Prior to the discovery, it was well known that oil and oily substances had a selective affinity or attraction for, and would unite mechanically with, the minute particles of metal and metallic compounds found in crushed or powdered ores, but would not so unite with the quartz, or rocky nonmetallic material, called "gangue". It was also well known that this selective property of oils and oily substances was increased when applied to some ores by the addition of a small amount of acid to the ore and water used in process of concentration.

A flotation process using oil had been patented, in Britain in 1902, and in the US in 1903. It was US patent No. 777,273, granted to Arthur E. Cattermole, using an amount of oil varying from four percent. to six per cent. of the weight of metalliferous matter present. Cattermole held another related patent No. 772,274. John Ballot acquired the Cattermole process patents, while preparing to form the company Minerals Separation, Limited.

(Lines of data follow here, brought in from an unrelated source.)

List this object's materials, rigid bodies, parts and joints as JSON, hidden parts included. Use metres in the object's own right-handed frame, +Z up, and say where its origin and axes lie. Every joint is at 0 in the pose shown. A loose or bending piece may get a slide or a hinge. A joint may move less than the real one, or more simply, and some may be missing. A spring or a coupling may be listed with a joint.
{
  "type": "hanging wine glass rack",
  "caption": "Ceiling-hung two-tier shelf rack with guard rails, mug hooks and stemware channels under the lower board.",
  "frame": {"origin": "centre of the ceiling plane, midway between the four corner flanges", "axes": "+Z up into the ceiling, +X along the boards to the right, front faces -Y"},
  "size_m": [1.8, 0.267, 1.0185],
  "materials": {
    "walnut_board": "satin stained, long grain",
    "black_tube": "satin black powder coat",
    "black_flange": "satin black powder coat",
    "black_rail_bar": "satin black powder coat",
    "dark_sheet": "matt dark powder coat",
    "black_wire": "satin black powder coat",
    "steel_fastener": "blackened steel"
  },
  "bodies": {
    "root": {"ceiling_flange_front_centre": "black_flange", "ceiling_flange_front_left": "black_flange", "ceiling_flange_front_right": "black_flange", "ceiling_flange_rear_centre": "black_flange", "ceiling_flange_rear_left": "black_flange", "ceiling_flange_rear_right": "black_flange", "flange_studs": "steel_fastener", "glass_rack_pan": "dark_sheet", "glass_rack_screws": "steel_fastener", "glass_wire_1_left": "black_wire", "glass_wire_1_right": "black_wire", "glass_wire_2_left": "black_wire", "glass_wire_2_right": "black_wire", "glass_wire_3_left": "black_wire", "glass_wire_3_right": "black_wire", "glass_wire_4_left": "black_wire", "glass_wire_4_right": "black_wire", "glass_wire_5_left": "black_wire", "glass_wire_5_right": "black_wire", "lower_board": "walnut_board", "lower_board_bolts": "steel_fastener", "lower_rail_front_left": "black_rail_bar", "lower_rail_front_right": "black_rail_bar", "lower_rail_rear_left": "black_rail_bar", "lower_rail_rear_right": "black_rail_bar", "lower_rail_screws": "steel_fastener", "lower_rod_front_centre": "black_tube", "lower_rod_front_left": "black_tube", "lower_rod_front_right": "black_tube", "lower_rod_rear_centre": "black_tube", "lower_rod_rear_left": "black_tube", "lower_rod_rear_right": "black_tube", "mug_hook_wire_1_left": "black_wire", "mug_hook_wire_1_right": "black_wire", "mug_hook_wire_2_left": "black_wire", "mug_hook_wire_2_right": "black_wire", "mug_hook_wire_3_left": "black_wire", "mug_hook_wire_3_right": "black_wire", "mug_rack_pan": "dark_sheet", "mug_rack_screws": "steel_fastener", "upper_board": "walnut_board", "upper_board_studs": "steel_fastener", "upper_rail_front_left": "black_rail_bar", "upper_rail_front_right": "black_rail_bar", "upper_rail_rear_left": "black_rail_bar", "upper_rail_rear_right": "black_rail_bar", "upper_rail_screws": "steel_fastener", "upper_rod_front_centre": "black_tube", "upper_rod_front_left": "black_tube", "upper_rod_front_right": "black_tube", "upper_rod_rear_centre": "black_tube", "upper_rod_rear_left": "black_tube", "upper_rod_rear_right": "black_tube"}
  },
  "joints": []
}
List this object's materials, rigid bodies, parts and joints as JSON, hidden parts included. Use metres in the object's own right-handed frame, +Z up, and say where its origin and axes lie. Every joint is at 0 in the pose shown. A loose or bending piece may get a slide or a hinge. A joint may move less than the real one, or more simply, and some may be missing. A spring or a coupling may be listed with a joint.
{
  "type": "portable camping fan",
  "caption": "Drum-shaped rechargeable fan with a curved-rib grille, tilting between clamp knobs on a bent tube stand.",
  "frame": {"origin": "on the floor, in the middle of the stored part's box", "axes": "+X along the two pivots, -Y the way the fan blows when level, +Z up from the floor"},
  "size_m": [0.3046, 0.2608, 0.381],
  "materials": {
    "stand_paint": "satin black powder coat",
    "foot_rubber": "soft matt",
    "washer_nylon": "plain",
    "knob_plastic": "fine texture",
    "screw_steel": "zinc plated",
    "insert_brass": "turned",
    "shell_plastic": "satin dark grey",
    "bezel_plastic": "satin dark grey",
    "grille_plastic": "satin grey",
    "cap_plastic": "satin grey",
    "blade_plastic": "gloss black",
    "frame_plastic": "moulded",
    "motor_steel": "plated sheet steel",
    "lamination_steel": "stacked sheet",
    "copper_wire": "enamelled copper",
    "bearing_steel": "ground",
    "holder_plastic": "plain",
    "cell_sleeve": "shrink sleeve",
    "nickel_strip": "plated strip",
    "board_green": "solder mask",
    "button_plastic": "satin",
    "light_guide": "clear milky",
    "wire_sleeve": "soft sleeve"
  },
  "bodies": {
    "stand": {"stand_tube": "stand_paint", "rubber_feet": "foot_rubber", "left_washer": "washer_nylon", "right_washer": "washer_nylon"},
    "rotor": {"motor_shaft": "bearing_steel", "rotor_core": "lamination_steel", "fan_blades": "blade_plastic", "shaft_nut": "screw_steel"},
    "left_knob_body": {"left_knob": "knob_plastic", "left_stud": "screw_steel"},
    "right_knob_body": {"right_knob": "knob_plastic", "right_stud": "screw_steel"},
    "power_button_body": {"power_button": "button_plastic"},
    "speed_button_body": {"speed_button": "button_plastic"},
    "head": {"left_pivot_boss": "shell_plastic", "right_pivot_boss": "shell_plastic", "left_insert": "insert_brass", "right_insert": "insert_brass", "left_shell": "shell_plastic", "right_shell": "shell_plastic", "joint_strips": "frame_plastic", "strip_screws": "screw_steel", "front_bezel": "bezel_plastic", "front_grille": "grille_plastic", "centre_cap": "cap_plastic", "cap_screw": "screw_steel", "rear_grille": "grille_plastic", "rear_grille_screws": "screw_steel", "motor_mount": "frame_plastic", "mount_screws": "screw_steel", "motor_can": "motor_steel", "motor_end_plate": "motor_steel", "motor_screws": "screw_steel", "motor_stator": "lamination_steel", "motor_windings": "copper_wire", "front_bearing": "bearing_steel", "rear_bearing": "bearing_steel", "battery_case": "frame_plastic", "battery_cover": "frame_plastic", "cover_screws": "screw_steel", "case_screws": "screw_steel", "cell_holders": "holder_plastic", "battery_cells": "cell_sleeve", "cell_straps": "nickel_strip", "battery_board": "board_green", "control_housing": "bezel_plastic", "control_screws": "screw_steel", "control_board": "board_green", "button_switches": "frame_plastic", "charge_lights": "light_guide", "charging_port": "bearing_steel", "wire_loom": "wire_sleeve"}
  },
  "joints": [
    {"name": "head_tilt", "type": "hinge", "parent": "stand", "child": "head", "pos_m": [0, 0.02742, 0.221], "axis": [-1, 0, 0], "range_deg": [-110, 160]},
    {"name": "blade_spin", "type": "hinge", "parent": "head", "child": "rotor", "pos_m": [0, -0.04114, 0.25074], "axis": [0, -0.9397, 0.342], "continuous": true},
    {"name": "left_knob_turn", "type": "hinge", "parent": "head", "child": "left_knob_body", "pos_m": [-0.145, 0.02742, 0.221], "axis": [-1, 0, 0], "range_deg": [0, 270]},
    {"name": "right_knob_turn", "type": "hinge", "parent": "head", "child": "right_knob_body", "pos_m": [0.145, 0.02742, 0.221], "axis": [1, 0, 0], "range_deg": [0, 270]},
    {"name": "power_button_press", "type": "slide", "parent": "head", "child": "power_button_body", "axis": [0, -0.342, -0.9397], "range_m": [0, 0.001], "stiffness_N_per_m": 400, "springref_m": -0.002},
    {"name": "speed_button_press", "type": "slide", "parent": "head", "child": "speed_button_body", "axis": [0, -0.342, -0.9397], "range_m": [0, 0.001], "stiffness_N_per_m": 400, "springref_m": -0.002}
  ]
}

There followed work in the London laboratories of the company, to improve the operation of the hitherto impractical Cattermole process. The discovery was made that, by reducing the amount of oil to 'a fraction of 1%', the effectiveness of the process improved markedly.

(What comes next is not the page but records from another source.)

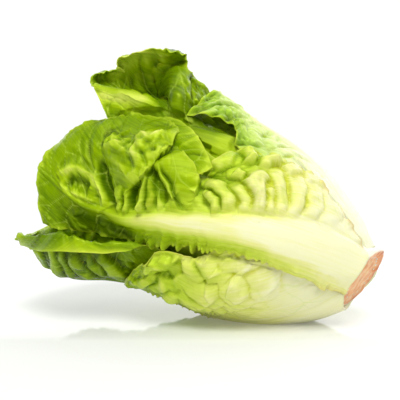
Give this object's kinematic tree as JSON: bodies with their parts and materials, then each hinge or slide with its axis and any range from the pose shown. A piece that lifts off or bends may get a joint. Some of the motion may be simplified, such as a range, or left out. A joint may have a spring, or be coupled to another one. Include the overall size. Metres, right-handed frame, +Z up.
{
  "type": "romaine lettuce head",
  "caption": "Whole romaine lettuce head lying on its side: pale cut stem, fleshy midribs, blistered wrapping leaves and green flaring leaf tips round a yellow heart.",
  "frame": {"origin": "under the middle of the lying head's bounding box, on the surface it rests on", "axes": "+Z up; +X towards the cut stem along the head's longest side; the front leaf with its midrib faces -Y"},
  "size_m": [0.1672, 0.1054, 0.1205],
  "materials": {
    "stem": "moist cut plant flesh, browned at the cut",
    "outer_leaf": "waxy satin green leaf, pale at the midrib",
    "heart_leaf": "waxy satin yellow-green leaf"
  },
  "bodies": {
    "root": {"stem": "stem", "front_outer_leaf": "outer_leaf", "folded_inner_leaf": "outer_leaf", "top_outer_leaf": "outer_leaf", "upper_outer_leaf": "outer_leaf", "lower_outer_leaf": "outer_leaf", "low_tip_leaf": "outer_leaf", "back_outer_leaf": "outer_leaf", "shoulder_leaf": "outer_leaf", "cheek_leaf": "outer_leaf", "hip_leaf": "outer_leaf", "heart_leaf_01": "heart_leaf", "heart_leaf_02": "heart_leaf", "heart_leaf_03": "heart_leaf", "heart_leaf_04": "heart_leaf", "heart_leaf_05": "heart_leaf", "heart_leaf_06": "heart_leaf", "heart_leaf_07": "heart_leaf", "heart_leaf_08": "heart_leaf", "heart_leaf_09": "heart_leaf", "heart_leaf_10": "heart_leaf", "heart_leaf_11": "heart_leaf", "heart_leaf_12": "heart_leaf"}
  },
  "joints": []
}
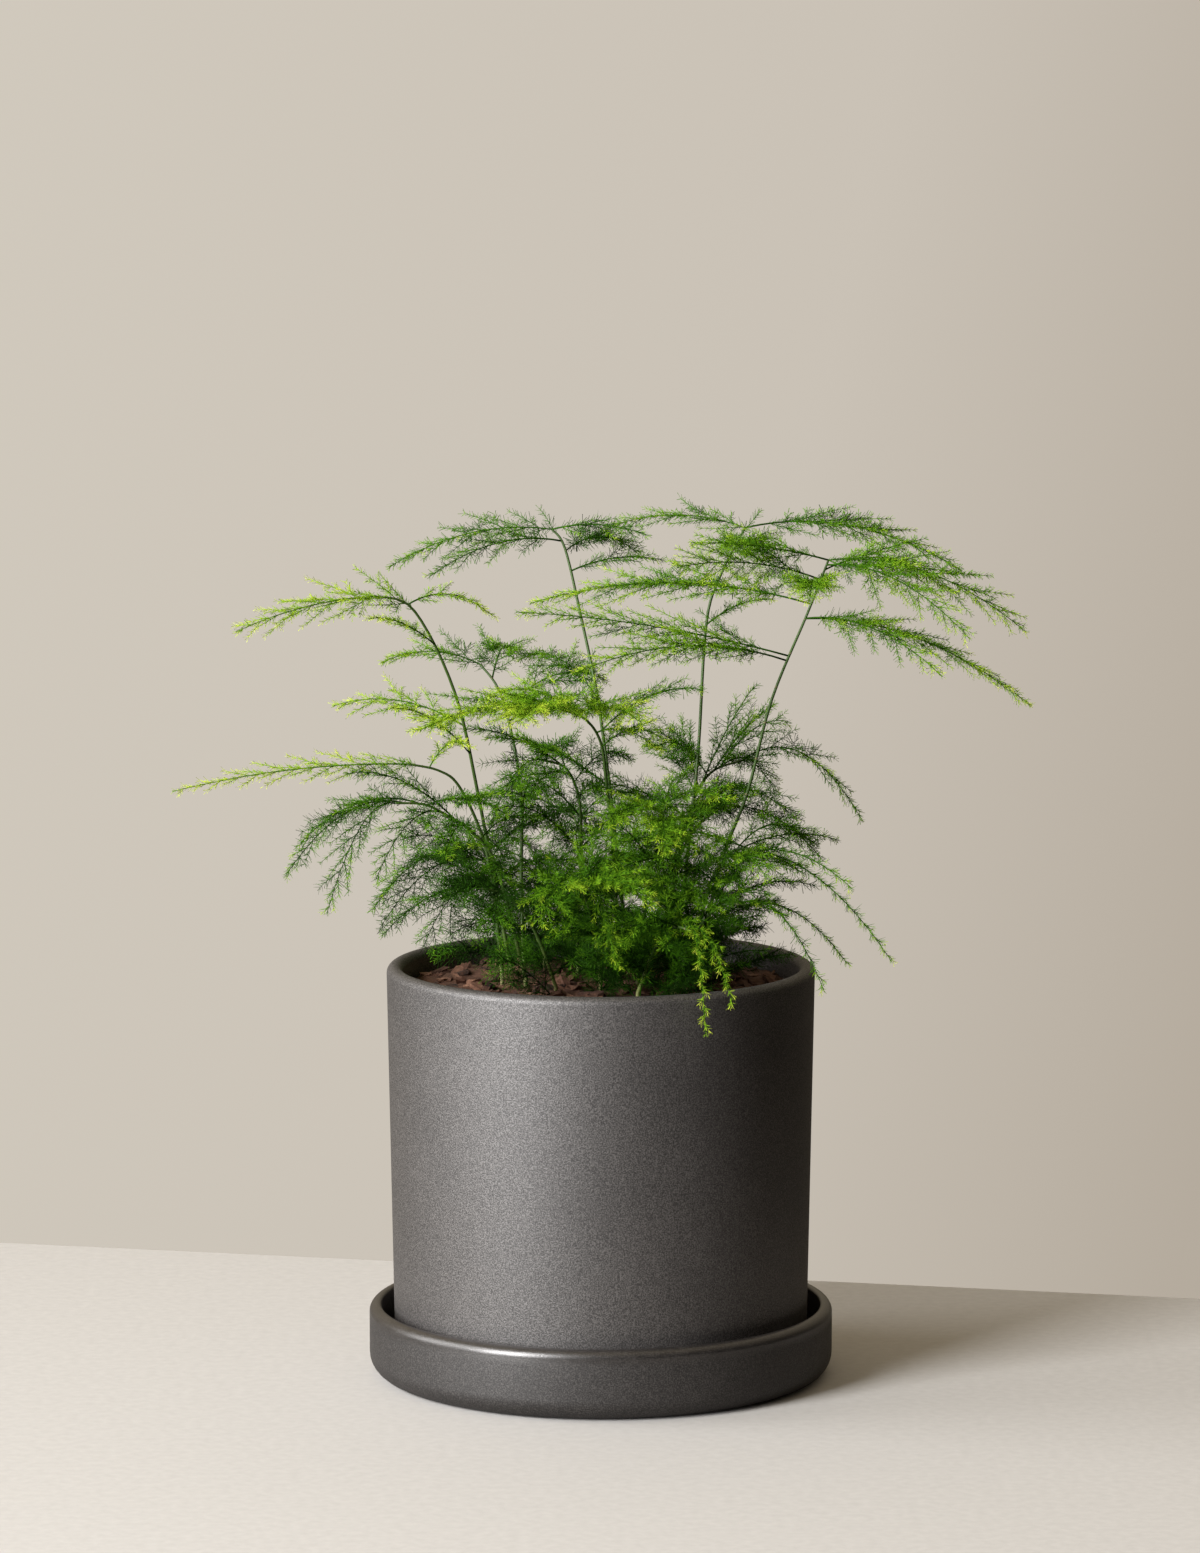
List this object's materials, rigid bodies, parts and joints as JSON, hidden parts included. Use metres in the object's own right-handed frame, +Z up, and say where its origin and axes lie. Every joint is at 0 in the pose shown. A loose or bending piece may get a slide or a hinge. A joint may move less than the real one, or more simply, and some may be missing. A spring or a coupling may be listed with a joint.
{
  "type": "potted asparagus fern",
  "caption": "Feathery asparagus fern with arching wiry fronds in a charcoal glazed cylinder pot on its matching saucer.",
  "frame": {"origin": "centre of the saucer's flat underside", "axes": "+Z up along the pot's axis, -Y towards the viewer of the front, +X to that viewer's right"},
  "size_m": [0.325, 0.2508, 0.3366],
  "materials": {
    "charcoal_glaze": "charcoal semi-matt glaze with a fine sandy fleck",
    "potting_soil": "loose reddish-brown bark and coir mix",
    "fern_green": "living green stems and needles, yellow-green at the young tips"
  },
  "bodies": {
    "root": {"saucer": "charcoal_glaze", "pot": "charcoal_glaze", "soil": "potting_soil", "frond_tall_left": "fern_green", "frond_tall_middle": "fern_green", "frond_tall_inner_right": "fern_green", "frond_tall_right": "fern_green", "frond_middle_left": "fern_green", "frond_middle_front": "fern_green", "frond_long_left": "fern_green", "frond_drooping_left": "fern_green", "frond_back_left": "fern_green", "frond_arching_right": "fern_green", "frond_low_right": "fern_green", "frond_rim_right": "fern_green", "frond_front_hanging": "fern_green", "frond_front_middle": "fern_green", "frond_front_left": "fern_green", "frond_inner_left": "fern_green", "frond_inner_right": "fern_green", "frond_back_right": "fern_green", "frond_back_middle": "fern_green"}
  },
  "joints": []
}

The evidence of an expert, Adolph Liebmann, (11) was quoted in the judgement of Minerals Separation v. Hyde: " 'The present invention differs essentially from all previous results. It is true that oil is one of the substances used, but it is used in quantities much smaller than was ever heard of, and it produces a result never obtained before. The minerals are obtained in a froth of a peculiar character, consisting of air bubbles which, in their covering film, have the minerals embedded in such manner that they form a complete surface all over the bubbles. A remarkable fact with regard to this froth is that, although the very light and easily destructible air bubbles are covered with a heavy mineral, yet the froth is stable and utterly different from any froth known before, being so permanent in character that I have personally seen it stand for twenty-four hours without any change having taken place. The simplicity of the operation, as compared with the prior attempts, is startling. All that has to be done is to add a minute quantity of oil to the pulp, to which acid may or may not be added, agitate for from two and one half to ten minutes, and then, after a few seconds, collect from the surface the froth, which will contain a large percentage of the minerals present in the ore.' " (12)

The plaintiffs in the suit had 'turned failure into success' (18), by their invention, but various aspects of their patent rested upon the existing work of others.

== Judgement ==
The court found, "The evidence of infringement is clear" (17), but also that, "While we thus find in favor of the validity of the patent, we cannot agree with the district court in regarding it valid as to all of the claims in suit." (18) It found that "the patent must be confined to the results obtained by the use of oil within the proportions often described in the testimony and in the claims of the patent as 'critical proportions,' 'amounting to a fraction of 1 per cent on the ore' " (18)

The case established a principle of patent law that, “the certainty which the law requires in patents is not greater than is reasonable, having regard to their subject-matter”(16), which has been cited in other judgements.

== Aftermath ==
A disclaimer was added to the patent, disclaiming claims 9, 10, and 11, in accordance with the judgement..

According to Herbert Hoover, Minerals Separation levied an average royalty of 1 shilling or 25 cents per ton to the users of its patent. Minerals Separation made other lawsuits against parties attempting to apply froth flotation, without its involvement, "and in so doing earned for itself the cordial detestation of many in the mining world". Further animosity was created, when Minerals Separation claimed royalties for treatment of ore that they themselves had declared unsuited to flotation. Some mining companies had persisted and eventually made flotation work with such ores—without significant assistance from Minerals Separation—but still found themselves expected to pay royalties. Larger companies, such as Anaconda and Inspiration, were able to negotiate lower rates of royalties. Minerals Separation also required binding contracts, on metallurgists employed by licensees of their patent, prohibiting any disclosure concerning the process. The patent expired in 1923.